• **Material to process**:
↓
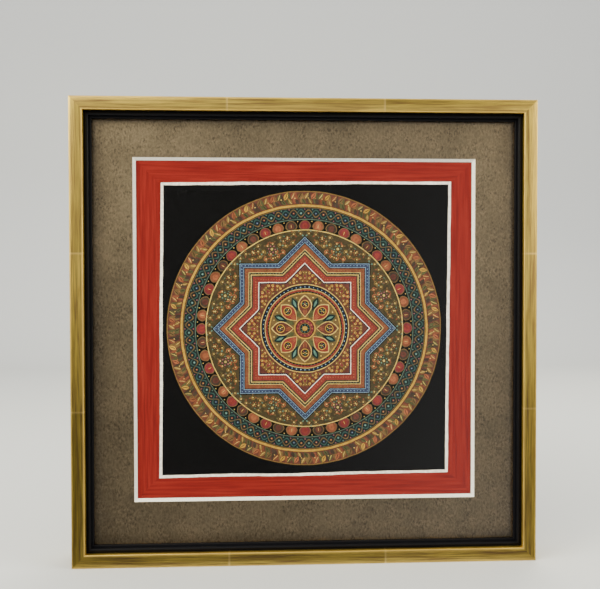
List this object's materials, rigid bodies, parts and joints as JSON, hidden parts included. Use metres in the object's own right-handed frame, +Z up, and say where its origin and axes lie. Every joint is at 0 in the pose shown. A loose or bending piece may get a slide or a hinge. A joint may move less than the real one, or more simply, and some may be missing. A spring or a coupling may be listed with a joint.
{
  "type": "mandala painting on cloth with glazed frame",
  "caption": "Square gilded frame with a black beaded liner, glass and a bevelled window mat around a cotton cloth painted with a round mandala.",
  "frame": {"origin": "middle of the frame's bottom face, where it stands", "axes": "+Z up, the picture faces -Y, the back of the frame faces +Y"},
  "size_m": [0.412, 0.04, 0.412],
  "materials": {
    "gilt": "gold leaf on wood, rubbed at the edges",
    "liner": "black lacquer, semi-gloss",
    "glass": "clear, polished",
    "mat": "speckled olive brown face, white core",
    "cloth": "cotton with matt mineral paint and gold",
    "board": "plain brown"
  },
  "bodies": {
    "root": {"gilt_rail_bottom": "gilt", "gilt_rail_left": "gilt", "gilt_rail_top": "gilt", "gilt_rail_right": "gilt", "liner_rail_bottom": "liner", "liner_rail_left": "liner", "liner_rail_top": "liner", "liner_rail_right": "liner", "glass": "glass", "window_mat": "mat", "painted_cloth": "cloth", "back_board": "board"}
  },
  "joints": []
}
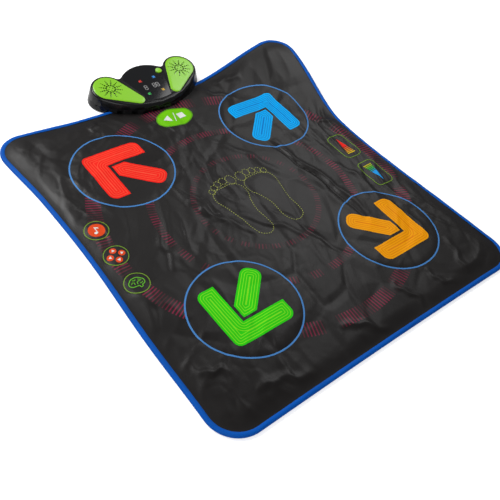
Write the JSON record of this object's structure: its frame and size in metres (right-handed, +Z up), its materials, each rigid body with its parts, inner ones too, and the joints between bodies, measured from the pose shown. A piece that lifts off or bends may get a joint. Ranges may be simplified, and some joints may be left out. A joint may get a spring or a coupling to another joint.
{
  "type": "dance rhythm machine",
  "caption": "Soft square touch mat with round arrow pads, edge binding and small mode and volume pads, and a speaker console with a digit display on its back edge.",
  "frame": {"origin": "middle of the mat's underside, on the floor", "axes": "+Z up, +Y from the dancer towards the console, +X to the dancer's right"},
  "size_m": [0.894, 1.0341, 0.0496],
  "materials": {
    "black_vinyl": "satin",
    "blue_tape": "matte",
    "base_cloth": "matte",
    "foam": "matte",
    "film": "satin",
    "red_print": "satin",
    "blue_print": "satin",
    "green_print": "satin",
    "orange_print": "satin",
    "black_plastic": "satin",
    "green_plastic": "gloss",
    "window": "gloss",
    "board_green": "satin",
    "clear_resin": "gloss",
    "steel": "satin",
    "nickel": "satin",
    "cone_paper": "matte",
    "cell_jacket": "satin",
    "wire": "matte",
    "rubber": "matte"
  },
  "bodies": {
    "mat_and_console": {"base_sheet": "base_cloth", "lower_circuit_film": "film", "spacer_foam": "foam", "upper_circuit_film": "film", "top_cover": "black_vinyl", "edge_binding": "blue_tape", "red_arrow_foam": "foam", "blue_arrow_foam": "foam", "green_arrow_foam": "foam", "orange_arrow_foam": "foam", "upper_housing": "black_plastic", "lower_housing": "black_plastic", "left_speaker_grille": "green_plastic", "right_speaker_grille": "green_plastic", "display_window": "window", "circuit_board": "board_green", "mode_digit_display": "window", "score_digit_display": "window", "red_arrow_led": "clear_resin", "blue_arrow_led": "clear_resin", "green_arrow_led": "clear_resin", "yellow_arrow_led": "clear_resin", "power_switch": "black_plastic", "tail_connector": "film", "circuit_tail": "film", "left_speaker_frame": "steel", "right_speaker_frame": "steel", "left_speaker_cone": "cone_paper", "right_speaker_cone": "cone_paper", "left_speaker_lead": "wire", "right_speaker_lead": "wire", "battery_1": "cell_jacket", "battery_2": "cell_jacket", "battery_3": "cell_jacket", "positive_contact": "nickel", "right_link_contact": "nickel", "left_link_contact": "nickel", "negative_contact": "nickel", "housing_screw_1": "steel", "housing_screw_2": "steel", "housing_screw_3": "steel", "housing_screw_4": "steel", "mat_screw_1": "steel", "mat_screw_2": "steel", "mat_screw_3": "steel", "left_rubber_foot": "rubber", "right_rubber_foot": "rubber"},
    "red_arrow_pad": {"red_arrow_pad": "red_print"},
    "blue_arrow_pad": {"blue_arrow_pad": "blue_print"},
    "green_arrow_pad": {"green_arrow_pad": "green_print"},
    "orange_arrow_pad": {"orange_arrow_pad": "orange_print"},
    "play_stop_pad": {"play_stop_pad": "green_print"},
    "free_mode_pad": {"free_mode_pad": "black_vinyl"},
    "follow_mode_pad": {"follow_mode_pad": "black_vinyl"},
    "memory_mode_pad": {"memory_mode_pad": "black_vinyl"},
    "volume_up_pad": {"volume_up_pad": "black_vinyl"},
    "volume_down_pad": {"volume_down_pad": "black_vinyl"},
    "power_button": {"power_button": "green_plastic"},
    "battery_door": {"battery_door": "black_plastic", "battery_door_screw": "steel"}
  },
  "joints": [
    {"name": "red_arrow_press", "type": "slide", "parent": "mat_and_console", "child": "red_arrow_pad", "axis": [0, 0, -1], "range_m": [0, 0.0015], "stiffness_N_per_m": 8000, "deforming": ["red_arrow_foam"]},
    {"name": "blue_arrow_press", "type": "slide", "parent": "mat_and_console", "child": "blue_arrow_pad", "axis": [0, 0, -1], "range_m": [0, 0.0015], "stiffness_N_per_m": 8000, "deforming": ["blue_arrow_foam"]},
    {"name": "green_arrow_press", "type": "slide", "parent": "mat_and_console", "child": "green_arrow_pad", "axis": [0, 0, -1], "range_m": [0, 0.0015], "stiffness_N_per_m": 8000, "deforming": ["green_arrow_foam"]},
    {"name": "orange_arrow_press", "type": "slide", "parent": "mat_and_console", "child": "orange_arrow_pad", "axis": [0, 0, -1], "range_m": [0, 0.0015], "stiffness_N_per_m": 8000, "deforming": ["orange_arrow_foam"]},
    {"name": "play_stop_press", "type": "slide", "parent": "mat_and_console", "child": "play_stop_pad", "axis": [0, 0, -1], "range_m": [0, 0.0015], "stiffness_N_per_m": 2000},
    {"name": "free_mode_press", "type": "slide", "parent": "mat_and_console", "child": "free_mode_pad", "axis": [0, 0, -1], "range_m": [0, 0.0015], "stiffness_N_per_m": 2000},
    {"name": "follow_mode_press", "type": "slide", "parent": "mat_and_console", "child": "follow_mode_pad", "axis": [0, 0, -1], "range_m": [0, 0.0015], "stiffness_N_per_m": 2000},
    {"name": "memory_mode_press", "type": "slide", "parent": "mat_and_console", "child": "memory_mode_pad", "axis": [0, 0, -1], "range_m": [0, 0.0015], "stiffness_N_per_m": 2000},
    {"name": "volume_up_press", "type": "slide", "parent": "mat_and_console", "child": "volume_up_pad", "axis": [0, 0, -1], "range_m": [0, 0.0015], "stiffness_N_per_m": 2000},
    {"name": "volume_down_press", "type": "slide", "parent": "mat_and_console", "child": "volume_down_pad", "axis": [0, 0, -1], "range_m": [0, 0.0015], "stiffness_N_per_m": 2000},
    {"name": "power_press", "type": "slide", "parent": "mat_and_console", "child": "power_button", "axis": [0, 0.1483, -0.9889], "range_m": [0, 0.0012], "stiffness_N_per_m": 1500},
    {"name": "battery_door_hinge", "type": "hinge", "parent": "mat_and_console", "child": "battery_door", "pos_m": [0, 0.4824, 0.0015], "axis": [-1, 0, 0], "range_deg": [0, 25]}
  ]
}
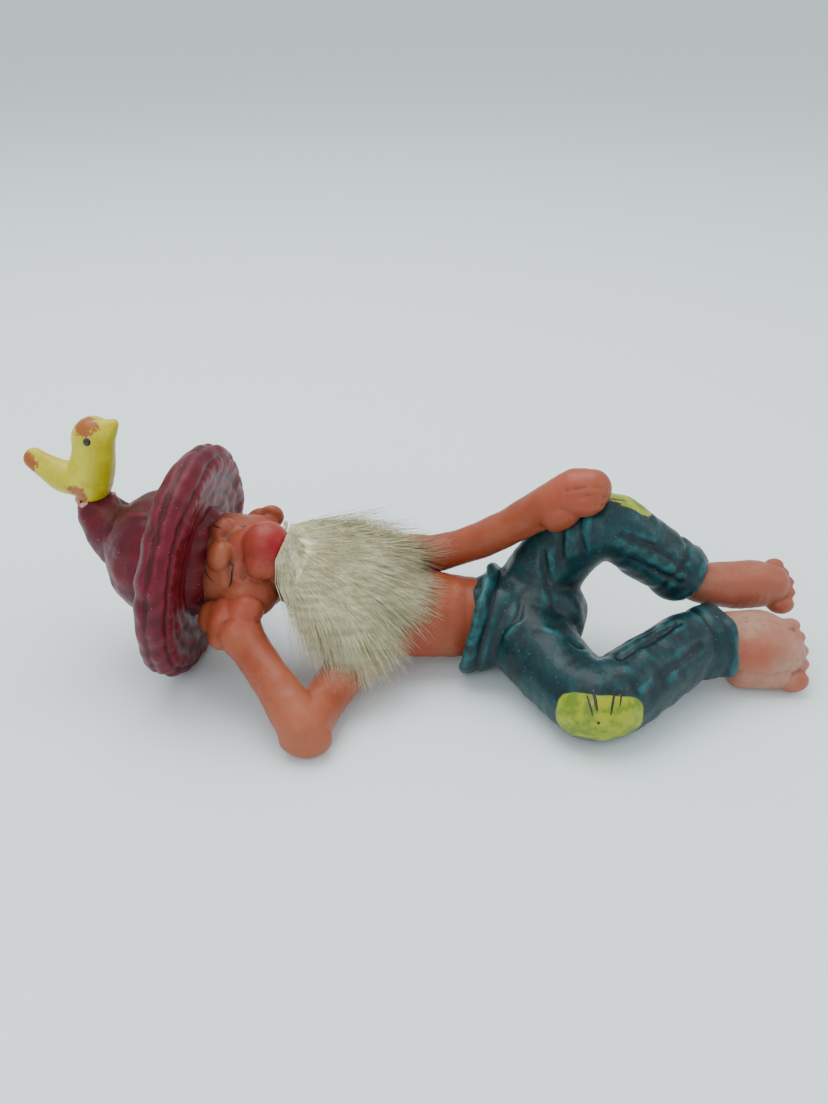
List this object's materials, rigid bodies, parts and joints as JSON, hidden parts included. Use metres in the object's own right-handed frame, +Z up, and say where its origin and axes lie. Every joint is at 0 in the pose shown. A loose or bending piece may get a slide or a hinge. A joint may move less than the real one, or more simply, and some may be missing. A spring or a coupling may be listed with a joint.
{
  "type": "garden gnome",
  "caption": "Reclining garden gnome in moulded vinyl, leaning on one elbow, with rolled-up trousers, a thick-brimmed hat with a bird on its tip and a real fur beard.",
  "frame": {"origin": "on the ground under the middle of the figure", "axes": "+X from the hat to the feet, +Z up, -Y towards the side that the face and knees are turned to"},
  "size_m": [0.2775, 0.1049, 0.0884],
  "materials": {
    "flesh_vinyl": "satin",
    "foot_vinyl": "satin",
    "teal_vinyl": "satin",
    "maroon_vinyl": "satin",
    "yellow_vinyl": "satin",
    "dried_glue": "matte",
    "hide": "matte",
    "fur": "matte"
  },
  "bodies": {
    "figure": {"torso": "flesh_vinyl", "head": "flesh_vinyl", "right_arm": "flesh_vinyl", "left_arm": "flesh_vinyl", "trousers": "teal_vinyl", "right_foot": "foot_vinyl", "left_foot": "flesh_vinyl", "hat_brim": "maroon_vinyl", "hat_cone": "maroon_vinyl", "bird": "yellow_vinyl", "bird_glue": "dried_glue", "beard_glue": "dried_glue"},
    "beard": {"beard_hide": "hide", "beard_hair": "fur"}
  },
  "joints": [
    {"name": "beard_lift", "type": "hinge", "parent": "figure", "child": "beard", "pos_m": [-0.0462, 0.003, 0.0499], "axis": [-0.3195, -0.8099, -0.4919], "range_deg": [0, 20]}
  ]
}
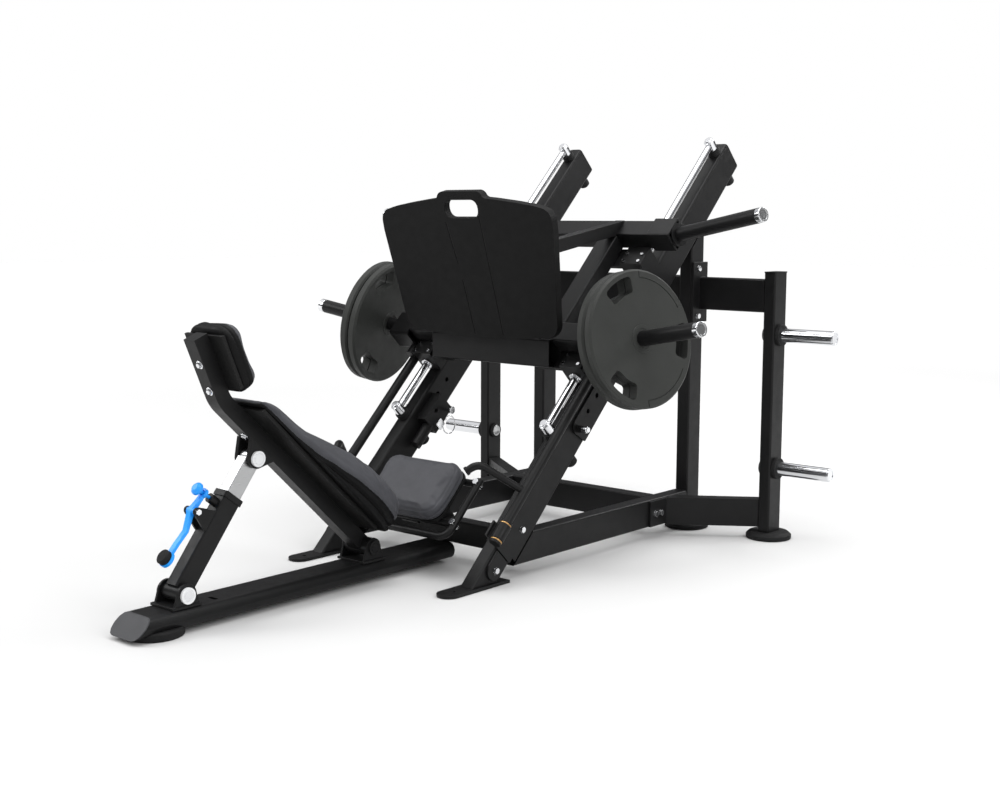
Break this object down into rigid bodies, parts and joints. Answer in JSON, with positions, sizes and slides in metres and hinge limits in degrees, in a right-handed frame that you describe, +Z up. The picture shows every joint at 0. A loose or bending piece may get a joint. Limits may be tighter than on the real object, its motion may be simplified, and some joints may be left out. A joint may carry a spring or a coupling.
{
  "type": "plate-loaded leg press machine",
  "caption": "Inclined leg press with a sliding footplate sled, loaded weight plates, reclining back pad, fixed seat and storage pegs.",
  "frame": {"origin": "on the floor, at the middle of the machine's outline", "axes": "+Z up, +Y from the low end with the seat to the high end of the rails, +X to the side"},
  "size_m": [1.824, 2.5034, 1.4454],
  "materials": {
    "black_paint": "satin powder coat",
    "chrome": "polished",
    "rubber": "matt",
    "vinyl": "grained upholstery",
    "black_board": "black painted board",
    "bronze": "bearing bronze",
    "blue": "gloss",
    "plate": "urethane coated",
    "nose": "light grey",
    "footplate": "moulded satin"
  },
  "bodies": {
    "frame": {"centre_rail": "black_paint", "rail_nose": "nose", "front_foot": "rubber", "cross_beams": "black_paint", "side_beams": "black_paint", "guide_rails": "black_paint", "rail_caps": "rubber", "rail_legs": "black_paint", "foot_plates": "black_paint", "lap_plates": "black_paint", "rear_uprights": "black_paint", "rear_top_beam": "black_paint", "storage_uprights": "black_paint", "upper_links": "black_paint", "lower_links": "black_paint", "disc_feet": "rubber", "storage_pegs": "chrome", "peg_collars": "rubber", "guide_rods": "chrome", "rod_posts": "chrome", "rod_buffers": "rubber", "stop_plates": "black_paint", "stop_bodies": "black_paint", "stop_hardware": "chrome", "clevises": "black_paint", "pivot_pins": "chrome", "seat_frame": "black_paint", "seat_clamps": "chrome", "seat_board": "black_board", "seat_pad": "vinyl", "shaft_brackets": "black_paint", "shaft_bushes": "bronze"},
    "sled": {"sled_beams": "black_paint", "sled_side_beams": "black_paint", "sled_arms": "black_paint", "sled_braces": "black_paint", "footplate": "footplate", "footplate_brackets": "black_paint", "bearing_blocks": "black_paint", "bearing_seals": "chrome", "sleeve_flanges": "black_paint", "sleeves": "black_paint", "sleeve_ends": "chrome"},
    "disc_inner_right": {"disc_inner_r": "plate"},
    "disc_outer_right": {"disc_outer_r": "plate"},
    "disc_inner_left": {"disc_inner_l": "plate"},
    "disc_outer_left": {"disc_outer_l": "plate"},
    "backrest": {"backrest_tube": "black_paint", "back_board": "black_board", "back_pad": "vinyl", "head_board": "black_board", "head_pad": "vinyl"},
    "strut_outer": {"strut_tube": "black_paint"},
    "strut_slider": {"strut_inner": "chrome"},
    "lever": {"release_lever": "blue"},
    "lock_pin": {"release_pin": "blue"},
    "safety_shaft_right": {"shaft_r": "black_paint"},
    "safety_shaft_left": {"shaft_l": "black_paint"},
    "stop_pin_right": {"stop_pin_r": "chrome"},
    "stop_pin_left": {"stop_pin_l": "chrome"}
  },
  "joints": [
    {"name": "sled_slide", "type": "slide", "parent": "frame", "child": "sled", "axis": [0, 0.7071, 0.7071], "range_m": [0, 0.45]},
    {"name": "disc_inner_right_slide", "type": "slide", "parent": "sled", "child": "disc_inner_right", "axis": [0.9668, -0.1806, 0.1806], "range_m": [0, 0.2]},
    {"name": "disc_outer_right_slide", "type": "slide", "parent": "disc_inner_right", "child": "disc_outer_right", "axis": [0.9668, -0.1806, 0.1806], "range_m": [0, 0.28]},
    {"name": "disc_inner_left_slide", "type": "slide", "parent": "sled", "child": "disc_inner_left", "axis": [-0.9668, -0.1806, 0.1806], "range_m": [0, 0.2]},
    {"name": "disc_outer_left_slide", "type": "slide", "parent": "disc_inner_left", "child": "disc_outer_left", "axis": [-0.9668, -0.1806, 0.1806], "range_m": [0, 0.28]},
    {"name": "recline", "type": "hinge", "parent": "frame", "child": "backrest", "pos_m": [0, -0.36, 0.113], "axis": [1, 0, 0], "range_deg": [-5, 5]},
    {"name": "strut_pivot", "type": "hinge", "parent": "frame", "child": "strut_outer", "pos_m": [0, -1.067, 0.102], "axis": [1, 0, 0], "range_deg": [-1, 1]},
    {"name": "strut_slide", "type": "slide", "parent": "strut_outer", "child": "strut_slider", "axis": [0, 0.6088, 0.7934], "range_m": [-0.055, 0.055]},
    {"name": "lever_pivot", "type": "hinge", "parent": "strut_outer", "child": "lever", "pos_m": [0, -1.00654, 0.32535], "axis": [1, 0, 0], "range_deg": [0, 10]},
    {"name": "lock_pin_slide", "type": "slide", "parent": "strut_outer", "child": "lock_pin", "axis": [0, -0.7934, 0.6088], "range_m": [0, 0.0115]},
    {"name": "safety_right", "type": "hinge", "parent": "frame", "child": "safety_shaft_right", "pos_m": [0.408, -0.15548, 0.17548], "axis": [0, 0.7071, 0.7071], "range_deg": [0, 85]},
    {"name": "safety_left", "type": "hinge", "parent": "frame", "child": "safety_shaft_left", "pos_m": [-0.408, -0.15548, 0.17548], "axis": [0, 0.7071, 0.7071], "range_deg": [-85, 0]},
    {"name": "stop_pull_right", "type": "slide", "parent": "frame", "child": "stop_pin_right", "axis": [1, 0, 0], "range_m": [0, 0.035]},
    {"name": "stop_pull_left", "type": "slide", "parent": "frame", "child": "stop_pin_left", "axis": [-1, 0, 0], "range_m": [0, 0.035]}
  ],
  "couplings": [
    {"joint": "strut_pivot", "follows": "recline", "ratio": -0.0024},
    {"joint": "strut_slide", "follows": "recline", "m_per_rad": -0.5534},
    {"joint": "lock_pin_slide", "follows": "lever_pivot", "m_per_rad": 0.062}
  ]
}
↑
• **Set exercise**:
Show the lines of the records that include the string "metres".

• **Task response**:
List this object's materials, rigid bodies, parts and joints as JSON, hidden parts included. Use metres in the object's own right-handed frame, +Z up, and say where its origin and axes lie. Every joint is at 0 in the pose shown. A loose or bending piece may get a slide or a hinge. A joint may move less than the real one, or more simply, and some may be missing. A spring or a coupling may be listed with a joint.
Write the JSON record of this object's structure: its frame and size in metres (right-handed, +Z up), its materials, each rigid body with its parts, inner ones too, and the joints between bodies, measured from the pose shown. A piece that lifts off or bends may get a joint. Ranges may be simplified, and some joints may be left out. A joint may get a spring or a coupling to another joint.
List this object's materials, rigid bodies, parts and joints as JSON, hidden parts included. Use metres in the object's own right-handed frame, +Z up, and say where its origin and axes lie. Every joint is at 0 in the pose shown. A loose or bending piece may get a slide or a hinge. A joint may move less than the real one, or more simply, and some may be missing. A spring or a coupling may be listed with a joint.
Break this object down into rigid bodies, parts and joints. Answer in JSON, with positions, sizes and slides in metres and hinge limits in degrees, in a right-handed frame that you describe, +Z up. The picture shows every joint at 0. A loose or bending piece may get a joint. Limits may be tighter than on the real object, its motion may be simplified, and some joints may be left out. A joint may carry a spring or a coupling.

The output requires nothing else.